Их подвергали очень тяжелым допросам, добиваясь, чтобы они дали показания против своих мужей: держали несколько дней подряд без пищи и даже без воды, избивали, а затем бросали в камеру полуживыми. И все же нашу помощь они принимали со страхом и опаской.
В камере были трехъярусные нары; каждая заключенная получала место на них в соответствии со своим "социально-политическим положением". Верхний ярус отводился для самых "опасных"; если верить тому, в чем их обвиняли, то волосы могли стать дыбом. "Староста" камеры послала меня и Софью на верхние нары, но мы чувствовали себя хорошо среди этих "страшных преступниц". Постепенно мы с ними ближе познакомились и даже подружились.
Самой "опасной" была Мирьям, дочь раввина, которая вышла замуж за коммуниста и оставила родительский дом.
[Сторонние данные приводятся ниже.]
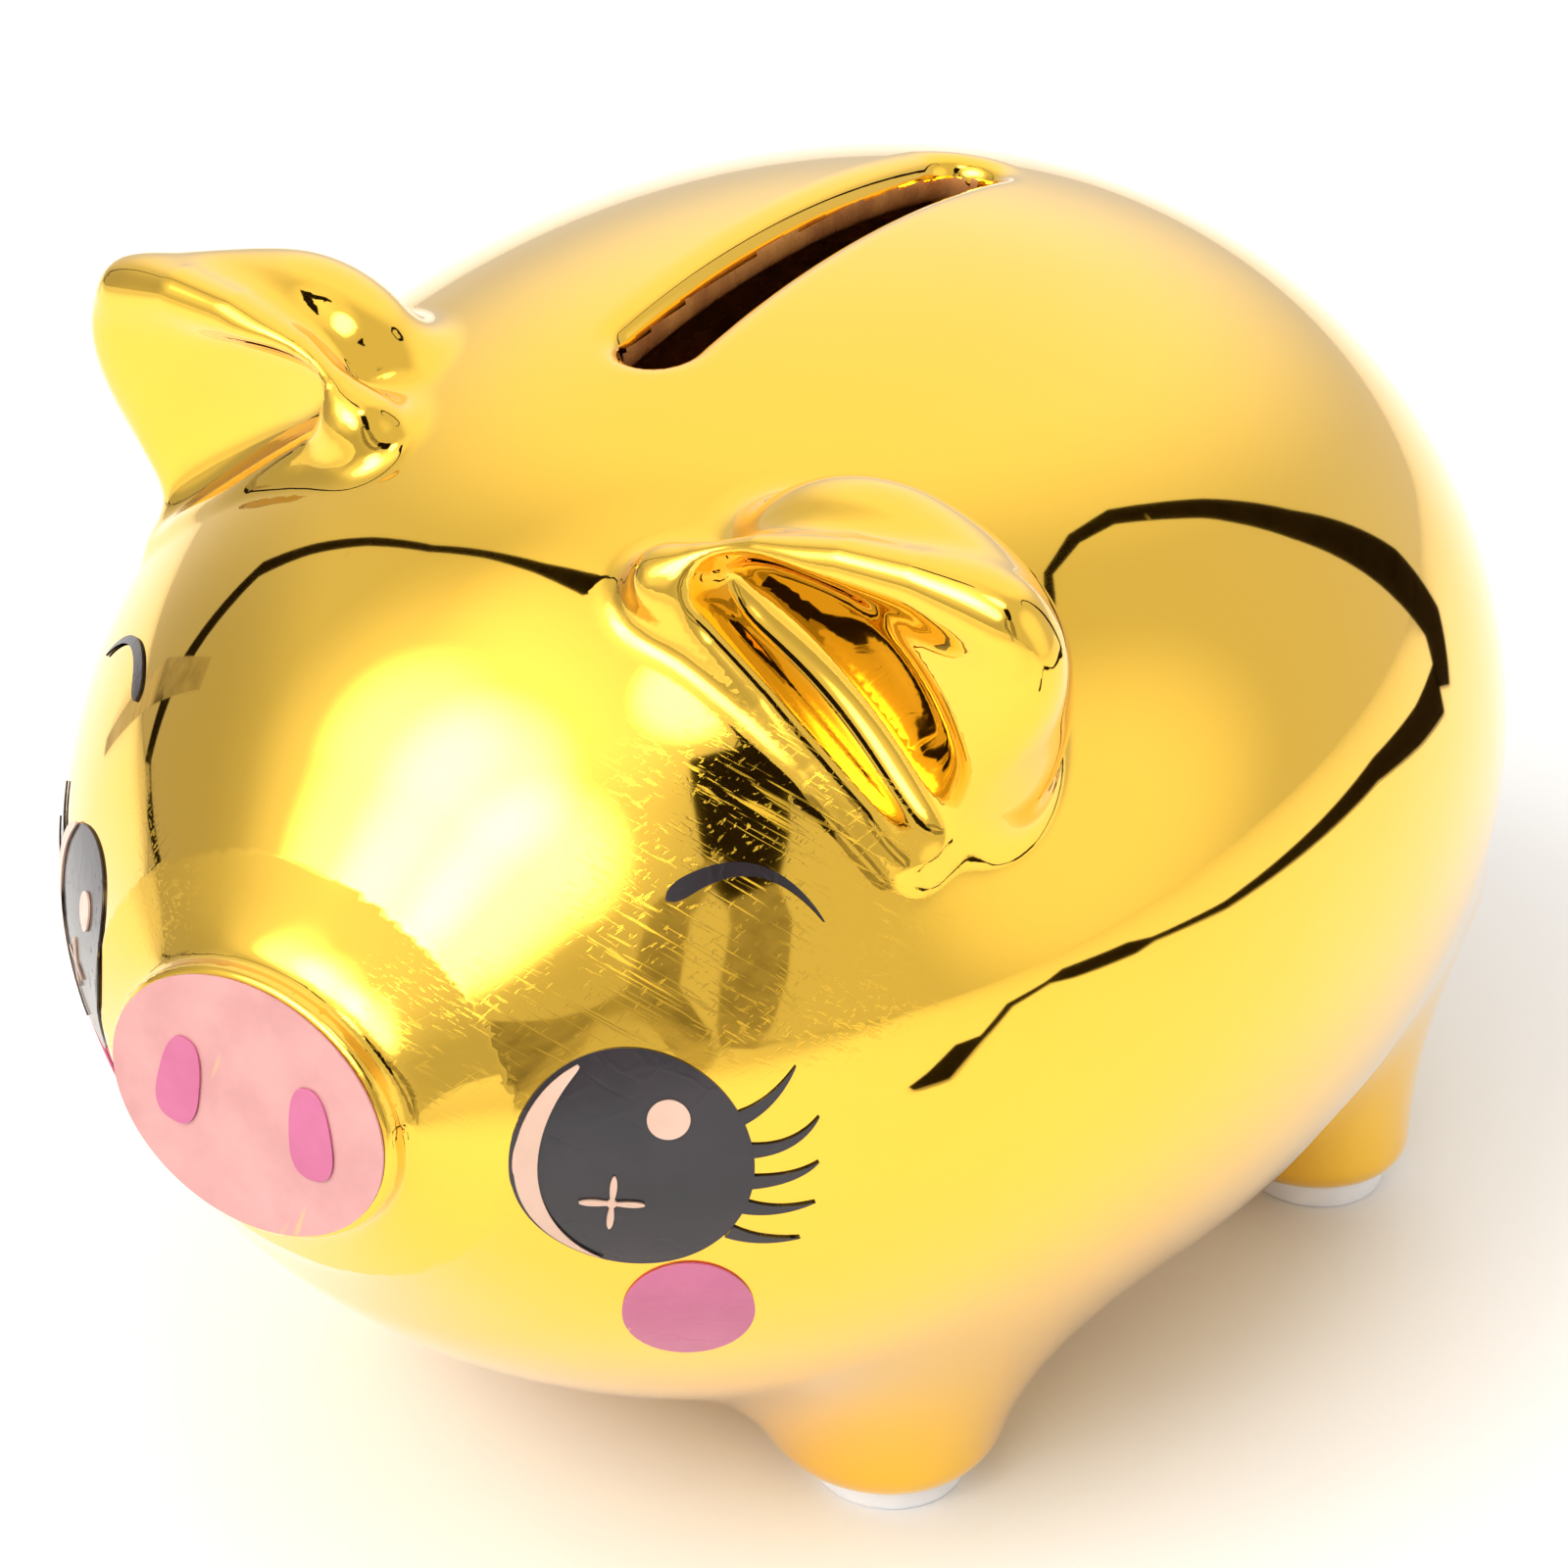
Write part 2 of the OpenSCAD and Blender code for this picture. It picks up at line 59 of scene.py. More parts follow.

Во время выборов 1927 года муж Мирьям проголосовал за Троцкого и за это сидел много лет в тюрьмах, в изоляторе и в ссылке — и Мирьям следовала за ним повсюду. Сама она ни в какой партии не состояла, просто была хорошей женой. Детей у них не было.
В конце 1936 года ее мужа арестовали и, как всех "настоящих троцкистов", расстреляли. Мирьям арестовали в родительском доме. В Курск она прибыла со статьей 58/1, означавшей "измену родине" (осужденных по этой статье чаще всего приговаривали к смертной казни). Каждый вечер ее вызывали на допрос, и утром она возвращалась в камеру с новой статьей обвинения: 58/10 — антисоветская агитация, 58/11 — принадлежность к антисоветской группировке, 58/7 — вредительство, 58/8 — диверсия, 58/12 — саботаж, 58/6 — шпионаж, всего и не упомнишь. Мирьям знала, что ее ждет расстрел, и вела себя героически: в ответ на все обвинения она смеялась в лицо следователям, а нас, товарок по ка-
мере, успокаивала, поддерживала тех, которые падали духом и не выдерживали. Она знала наизусть много русских стихов и очень выразительно декламировала их, чтобы скрасить время и отвлечься от происходящего в камере. Мы с ее слов тоже выучили эти стихи наизусть.
С каждым днем положение в камере становилось хуже, особенно после того, как начался процесс Тухачевского и других командиров Красной армии. В нашу камеру поместили много жен военных; было настолько тесно, что даже на полу не оставалось места. Этих несчастных подвергали жестоким пыткам, доводили на допросах до состояния истерии и даже помешательства. Женщины постарше, особенно матери маленьких детей, не выдержав издевательств, подписывали протоколы с признаниями, даже не читая: их уверяли, что это облегчит участь их детей, которые были в руках тех же следователей.
В одну из ночей на допросе такая несчастная мать оказалась лицом к лицу с сыном. Молодой и сильный, сын выдержал все пытки и не подписал протокол с признанием в преступлениях, которые не совершил. Избитый до неузнаваемости, он еле держался на ногах, когда его силой приволокли на очную ставку с матерью. Увидев мать, он сказал только два слова: "Мама, почему?" Она поняла, что в протоколе, подписанном ею по требованию следователя, содержалось подтверждение, что ее сын виновен в страшных преступлениях. Таков был распространенный прием: членов одной семьи сталкивали друг с другом, каждому говорили, что другой донес на него.
Возвратившись в камеру, несчастная мать бросилась на пол, билась головой о стену и рвала на себе волосы. Чем мы могли ей помочь? Позвали фельдшера, и он принес ей валерьянки. Много тяжелых дней пролежала эта женщина на полу, пока ее не взяли в тюремную больницу.